Answer: There are redundant systems for all critical systems. As an example, there is a backup to extend the landing gear if the primary hydraulic system fails. Flaps and flight spoilers have backup systems too. Some items, such as ground spoilers may not have a backup; in those cases the pilots calculate the landing distance with the inoperative component to ensure the runway is long enough.

Pilots practice landing with inoperative systems in the flight simulator to ensure their familiarity with the procedures.

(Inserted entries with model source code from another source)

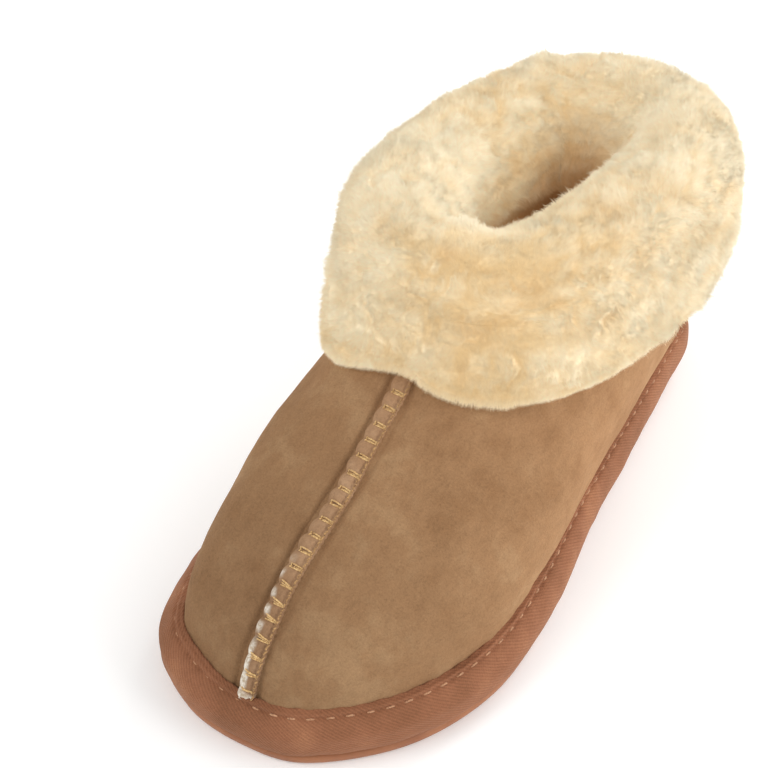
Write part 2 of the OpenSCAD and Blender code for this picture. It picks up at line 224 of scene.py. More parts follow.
def tubes(lines, radius, sides=6, flat=1.0, taper=0.55):
    """Closed rounded threads along many polylines at once. lines: list of (n, 3); gives points, quads, triangles."""
    Vs, Qs, Ts, n0 = [], [], [], 0
    for line in lines:
        p = np.asarray(line, float)
        t = unit(np.gradient(p, axis=0))
        up = np.array([0.13, 0.2, 0.97])
        s = unit(np.cross(t, up)); n = np.cross(s, t)
        k = len(p)
        r = np.full(k, float(radius)); r[0] *= taper; r[-1] *= taper
        a = np.arange(sides) * 2 * np.pi / sides
        ring = p[:, None] + r[:, None, None] * (np.cos(a)[None, :, None] * s[:, None] + flat * np.sin(a)[None, :, None] * n[:, None])
        Vs += [ring.reshape(-1, 3), [p[0] - t[0] * radius * 0.4], [p[-1] + t[-1] * radius * 0.4]]
        Qs.append(grid_quads(k, sides, wrap=True, base=n0, flip=True))
        c0, c1 = n0 + k * sides, n0 + k * sides + 1
        j = np.arange(sides)
        Ts.append(np.c_[np.full(sides, c0), n0 + j, n0 + (j + 1) % sides])
        Ts.append(np.c_[np.full(sides, c1), n0 + (k - 1) * sides + (j + 1) % sides, n0 + (k - 1) * sides + j])
        n0 += k * sides + 2
    return np.concatenate([np.asarray(x).reshape(-1, 3) for x in Vs]), np.concatenate(Qs), np.concatenate(Ts)


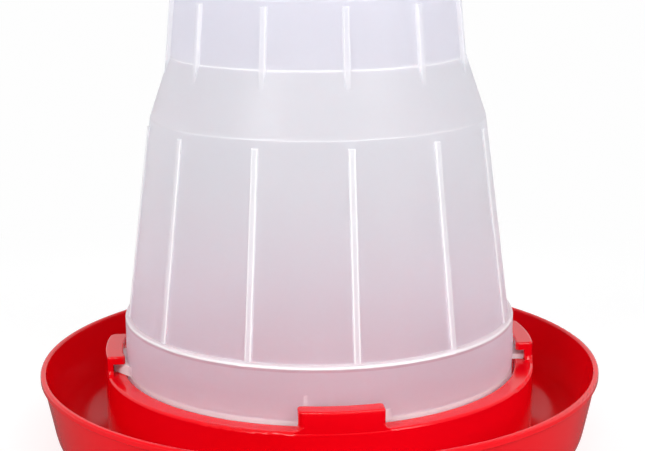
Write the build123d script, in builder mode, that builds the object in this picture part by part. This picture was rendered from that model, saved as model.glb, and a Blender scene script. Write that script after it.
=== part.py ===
"""Poultry waterer base: a red drinking tray with a bayonet ring, and the translucent jar locked into it."""

from build123d import *
from math import atan2, cos, degrees, radians, sin, sqrt, tan
import os

# The tray stands on z = 0 and both pieces turn about the Z axis. Lengths are millimetres, angles degrees.

# Tray dish
rim_radius = 130.0
tray_height = 46.0
tray_wall = 1.8
wall_lean = 11.2
lip_width = 2.4
lip_height = 3.2
lip_overhang = 0.5
lip_round = 1.0
lip_underside_chamfer = 0.5

# Raised ring inside the dish
ring_bore_radius = 91.7
ring_width = 8.4
ring_inner_wall = 2.0
ring_outer_wall = 2.4
ring_top_thickness = 2.0
ring_inner_chamfer = 0.6
ring_outer_round = 1.3
trough_corner_round = 3.0
foot_chamfer = 0.4

# Centre floor and the water ports that lead from it to the trough
floor_height = 8.0
floor_corner_chamfer = 1.8
port_count = 4
port_width = 14.0
port_height = 9.0
port_round = 1.5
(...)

Q: Capt. Cox, aboard a 737 at DFW, the pilot advised us after landing that the outside air temperature was about 105º and recommended everyone pull down their window shades and open overhead air nozzles to keep cabin temperatures down because the plane’s APU, which would normally provide climate conditioning at the gate, was out of order. I was shocked to realize that our aircraft was considered airworthy without a functional APU. It’s not that I care about the A/C comfort levels…It’s about the Miracle on the Hudson, when Capt. Sully had to rely on his APU to keep control of the aircraft. Is it true that the APU is considered a non-critical item in the airworthy checklists?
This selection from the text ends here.